I fail to see how ANYBODY is advantaged by finding something like that out at the very last minute.

Piso Mojado writes:

I agree that there will be unintended consequences that will result from Harvard's decision to eliminate early decision. One advantage, though, is that it will be easier for parents of high school seniors to convince them that their senior year does, in fact, matter and that they need to continue to study even as they await the results of their college search.

nwhitehe writes:

College admissions is a classic example of the "marriage problem". In the original problem, there are n male suitors and n available females. The males all flock to their first choice of female, then the female can either reject any male or keep his hopes up. Any rejected male goes to the next choice on his list. Women behave strategically, only rejecting a man when they know they have a certain better alternative ready. When a stable equilibrium of one man for every women is reached, the women marry their man.

The reason the problem is interesting is that it originally seems like the females have more "choosing" power, but actually the males have it better off. The marriage algorithm yields the best stable match to the male preferences, and the worst stable match for the female preferences.

For the college admission process, the colleges are effectively the males and the applicants are the females. The reason is somewhat convoluted, but it is mainly that applicants don't get rejected after each application. Applicants have to apply to all colleges at one time, then the colleges can accept and reject students on their own time.

Early decision applications I think give more bargaining power to applicants. It would be even better if every school had several early decision dates. That way students could apply early decision to their top school, then if they get rejected apply for 2nd early decision at their 2nd school and so on.

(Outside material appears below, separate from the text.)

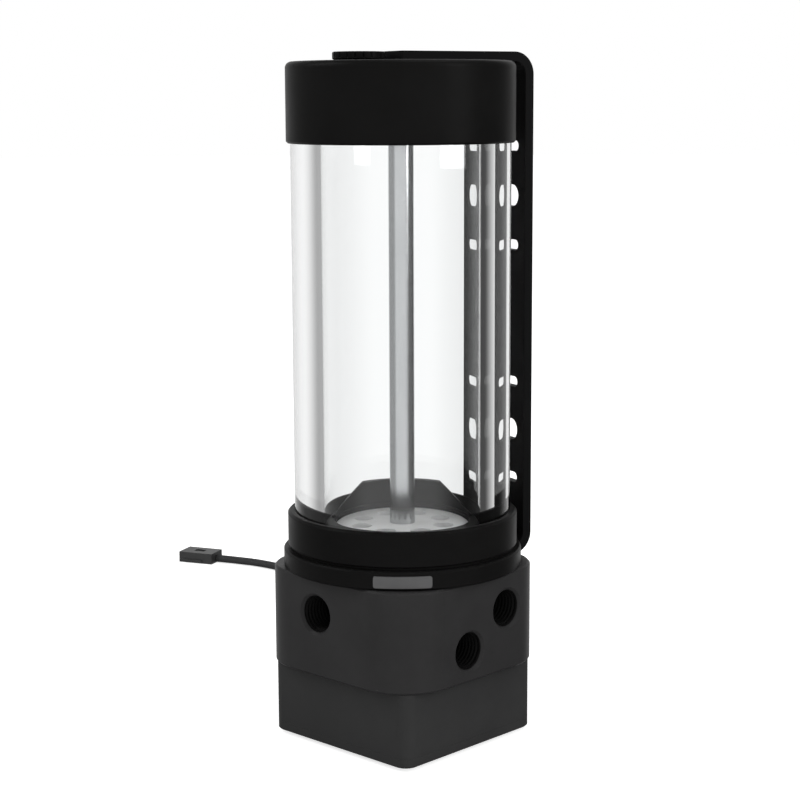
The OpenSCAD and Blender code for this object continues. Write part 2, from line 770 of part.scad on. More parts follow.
module fill_plug_oring() {
  color("#151515") at_bracket() translate([0, -fill_port_y, plug_face_z + plug_gap + plug_seal_minor])
    oring(plug_seal_d, plug_seal_minor);
}

// Threaded plug with a hexagon socket and a notched rim
module fill_plug() {
  notches = 20;
  color("#2c2c2e") at_bracket() translate([0, -fill_port_y, 0]) difference() {
    union() {
      translate([0, 0, plug_head_z]) cylinder(r = plug_head_r, h = plug_head_h);
      translate([0, 0, plug_head_z - plug_thread_l]) cylinder(r = port_r - fit, h = plug_thread_l + e);
    }
    translate([0, 0, plug_head_z + plug_head_h - 5]) cylinder(r = 4.6, h = 5 + e, $fn = 6);
    for (i = [0:notches - 1]) rotate(i * 360 / notches)
      translate([plug_head_r + 0.25, 0, plug_head_z + 0.6]) cylinder(r = 0.7, h = plug_head_h, $fn = 16);
  }
}

// ---- pump lead ----

// Tapered rubber boot with three flex grooves, which points along -X
module lead_relief() {
  wall_x = housing_w / 2;
  color("#171718") translate([-wall_x, 0, lead_z]) rotate([0, -90, 0]) difference() {
    union() {
      cylinder(r1 = 4, r2 = lead_r + 0.7, h = relief_l);
      translate([0, 0, -3]) cylinder(r = 3, h = 3 + e);
    }
    for (i = [0:2]) translate([0, 0, 2 + 1.8 * i])
      pipe(5, 2.9 - 0.3 * i, 0.8);
  }
}

module pump_lead() {
  n = lead_sides;
  rings = len(lead_route);
  color("#121213") polyhedron(
    points = [for (i = [0:rings - 1]) each ring(lead_route[i], tangent(lead_route, i), lead_r, n)],
    faces = concat(
      [[for (k = [0:n - 1]) k]],
      [for (i = [0:rings - 2], k = [0:n - 1], half = [0, 1]) half == 0
        ? [i * n + k, (i + 1) * n + k, (i + 1) * n + (k + 1) % n]
        : [i * n + k, (i + 1) * n + (k + 1) % n, i * n + (k + 1) % n]],
      [[for (k = [n - 1:-1:0]) (rings - 1) * n + k]]
    )
  );
}

// Moves children to the end of the lead, pointing the way that it runs
module at_lead_end() {
  last = len(lead_route) - 1;
  run = lead_route[last] - lead_route[last - 1];
  translate([lead_route[last][0], lead_route[last][1], 0]) rotate(atan2(run[1], run[0])) children();
}

// Flat four-way connector with a latch rail, lying on the floor
module lead_connector() {
  color("#1a1a1b") at_lead_end() difference() {
    union() {
      translate([0, -plug_w / 2, 0]) cube([plug_l, plug_w, plug_h]);
      translate([plug_l * 0.3, -plug_w / 2 - 0.7, 0.6]) cube([plug_l * 0.6, plug_w + 1.4, 0.9]);
    }
    for (i = [-1.5:1.5]) translate([plug_l - contact_l - 2, i * contact_pitch, plug_h / 2])
      translate([0, -contact_w / 2 - 0.15, -contact_w / 2 - 0.15])
        cube([contact_l + 2 + e, contact_w + 0.3, contact_w + 0.3]);
    translate([plug_l * 0.35, -1.5, plug_h - 0.5]) cube([plug_l * 0.3, 3, 0.5 + e]);
  }
}

// Spring contacts deep in the connector
module connector_sockets() {
  color("#c8a84e") at_lead_end() for (i = [-1.5:1.5])
    translate([plug_l - contact_l - 2, i * contact_pitch - contact_w / 2, plug_h / 2 - contact_w / 2])
      difference() {
        cube([contact_l, contact_w, contact_w]);
        translate([1, 0.3, 0.3]) cube([contact_l, contact_w - 0.6, contact_w - 0.6]);
      }
}

base_pad();
bottom_plate();
pump_housing();
housing_screws();
circuit_board();
board_parts();
stator_core();
stator_coils();
pump_can();
rotor_shaft();
rotor_bush();
rotor_magnet();
impeller();
pump_oring();
pump_top();
bracket();
bracket_foot_screws();
flange_oring();
base_flange();
flange_screws();
tube_gasket();
spigot_oring();
collar();
tank_tube();
inlet_plate();
flow_deflector();
tie_rod();
cap_oring();
cap();
tie_rod_screw();
bracket_arm_screws();
fill_plug_oring();
fill_plug();
lead_relief();
pump_lead();
lead_connector();
connector_sockets();
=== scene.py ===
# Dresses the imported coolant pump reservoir: camera and lead first, then pieces, finishes and light.
import bmesh
import bpy
import math
import numpy as np
from mathutils import Matrix, Vector


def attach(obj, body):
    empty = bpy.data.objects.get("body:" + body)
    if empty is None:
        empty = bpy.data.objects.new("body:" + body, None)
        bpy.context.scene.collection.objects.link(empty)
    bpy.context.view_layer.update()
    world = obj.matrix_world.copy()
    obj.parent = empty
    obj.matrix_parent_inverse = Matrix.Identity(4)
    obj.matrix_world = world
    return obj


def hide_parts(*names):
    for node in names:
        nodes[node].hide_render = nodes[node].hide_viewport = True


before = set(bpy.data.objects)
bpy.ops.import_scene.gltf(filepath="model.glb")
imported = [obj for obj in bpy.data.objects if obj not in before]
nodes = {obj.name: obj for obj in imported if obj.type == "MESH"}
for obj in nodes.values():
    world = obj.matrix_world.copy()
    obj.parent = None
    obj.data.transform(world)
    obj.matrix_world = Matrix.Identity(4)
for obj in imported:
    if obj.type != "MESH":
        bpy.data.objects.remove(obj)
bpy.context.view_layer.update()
mm = 0.001
print("frame loaded:", len(nodes), "nodes")


def gridFaces(rows, cols, wrapRows=False, wrapCols=True):
    # quads between neighbouring points of a rows x cols grid, as one array
    i = np.arange(rows if wrapRows else rows - 1)[:, None]
    j = np.arange(cols if wrapCols else cols - 1)[None, :]
    nextI, nextJ = (i + 1) % rows, (j + 1) % cols
    quads = np.stack([i * cols + j, i * cols + nextJ, nextI * cols + nextJ, nextI * cols + j], axis=-1)
    return quads.reshape(-1, 4)


def meshPiece(name, points, faces, body="base", smooth=True):
    # one object at the origin whose mesh holds the points where they belong
    mesh = bpy.data.meshes.new(name)
    mesh.from_pydata(points.reshape(-1, 3).tolist(), [], [list(face) for face in faces])
    mesh.validate()
    mesh.update()
    if smooth:
        mesh.polygons.foreach_set("use_smooth", np.ones(len(mesh.polygons), dtype=bool))
    piece = bpy.data.objects.new(name, mesh)
    bpy.context.scene.collection.objects.link(piece)
    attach(piece, body)
    return piece


def turnedPoints(profile, cols, centre=(0, 0)):
    # surface of revolution: each profile point (r, z) in mm becomes a circle about an upright axis
    r, z = np.array(profile, dtype=float).T
    a = np.linspace(0, 2 * np.pi, cols, endpoint=False)
    x = centre[0] + r[:, None] * np.cos(a)
    y = centre[1] + r[:, None] * np.sin(a)
    return np.stack([x, y, np.broadcast_to(z[:, None], x.shape)], axis=-1) * mm


def sharpen(piece, angle=35):
    # smooth shading that stops at real edges
    piece.data.set_sharp_from_angle(angle=math.radians(angle))


camera = {
    "polarAngle": 313.8,  # degrees from +X, seen from above
    "distance": 591.4,  # from the tank's axis, mm
    "height": 204,
    "aim": (-0.43, -0.42, 108.7),
    "lens": 84.9,
    "sensor": 36,
    "clip": (0.05, 20),  # nearest and farthest that it sees, m
    "roll": -0.25,
}


def makeCamera(c):
    # stands at polar angle, distance and height, looks at the aim point and is rolled about its own axis
    a = math.radians(c["polarAngle"])
    place = Vector((c["distance"] * math.cos(a), c["distance"] * math.sin(a), c["height"])) * mm
    aim = Vector(c["aim"]) * mm
    data = bpy.data.cameras.new("camera")
    data.lens, data.sensor_width = c["lens"], c["sensor"]
    data.clip_start, data.clip_end = c["clip"]
    eye = bpy.data.objects.new("camera", data)
    bpy.context.scene.collection.objects.link(eye)
    turn = (aim - place).to_track_quat("-Z", "Y").to_matrix().to_4x4()
    eye.matrix_world = Matrix.Translation(place) @ turn @ Matrix.Rotation(math.radians(c["roll"]), 4, "Z")
    bpy.context.scene.camera = eye


makeCamera(camera)

lead = {
    "exit": (-38, 0, 12),
    "floor": 1.7,  # height of the lead's middle where it lies
    "radius": 1.6,
    "sides": 20,
    "steps": 8,  # rings between two route points
    "run": [
        (0, 0, 1), (-4, 0, 1), (-8, 0.5, 0.89), (-12, 1.7, 0.65), (-15.5, 3.4, 0.38), (-19.5, 6, 0.15),
        (-25, 10, 0.03), (-32, 17, 0), (-38, 25, 0), (-44.5, 36, 0), (-51, 48, 0), (-59, 61, 0),
        (-68.5, 74, 0), (-80, 86, 0), (-94, 97, 0), (-109, 105, 0), (-125, 110.5, 0),
        (-141, 113, 0), (-156, 112, 0), (-168, 108.5, 0), (-177, 105, 0),
    ],
}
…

I think this would make applicants the males in the marriage problem and thus get more advantageous matches.

Alcibiades writes:

Agreed mwhitehe,
The more early decision(s) the better. As it is now, everyone applies everywhere. That means more apps to send out for students, and more to read for colleges. Early decision (or multiple early decisions) save a lot of wasted effort on both ends.

John Thacker writes:

"Thus early decision is binding."

Actually, Harvard has (or had) what is called "early action" instead of early decision. Early action is non-binding on the student, unlike early decision, which is binding on the student.

Most universities have early decision, but several of the most elite schools have early action instead. (Presumably the lower ranking schools are more concerned about getting commitments from students who might otherwise choose Harvard in the spring.)

nwhitehe writes:

John Thacker-
You're right, I didn't notice that distinction the first time. In the context of the marriage problem, early action strictly helps students because it involves the school committing sooner without requiring the student to commit. So for Harvard the motivation for eliminating it is obvious: they end up with the students they want more often with the program eliminated.

Robert Tsai writes:

The National Residency Match Program already provides us with a system to study what happens in the absence of early decision and early action. It matches up medical school graduates with residency programs. Basically, all candidates interview wherever they can interview. Then all candidates submit a ranked list of their desired residency programs to the NMRP, and all residency programs submit a ranked list of their desired candidates to the NMRP. The NMRP runs a computer algorithm to ostensibly come up with a mutually best-fit allocation of residents to residency programs.

One problem with a direct comparison is that residents are older than college students and usually have many more factors to influence their choice of where to go (spouses, family, etc.).

Robert Tsai writes:

(And yes, each year on "Match Day", the blogosphere and the press are full of articles on the agony of residents waiting to hear about where they will spend the next 3 to 7 years of their life.)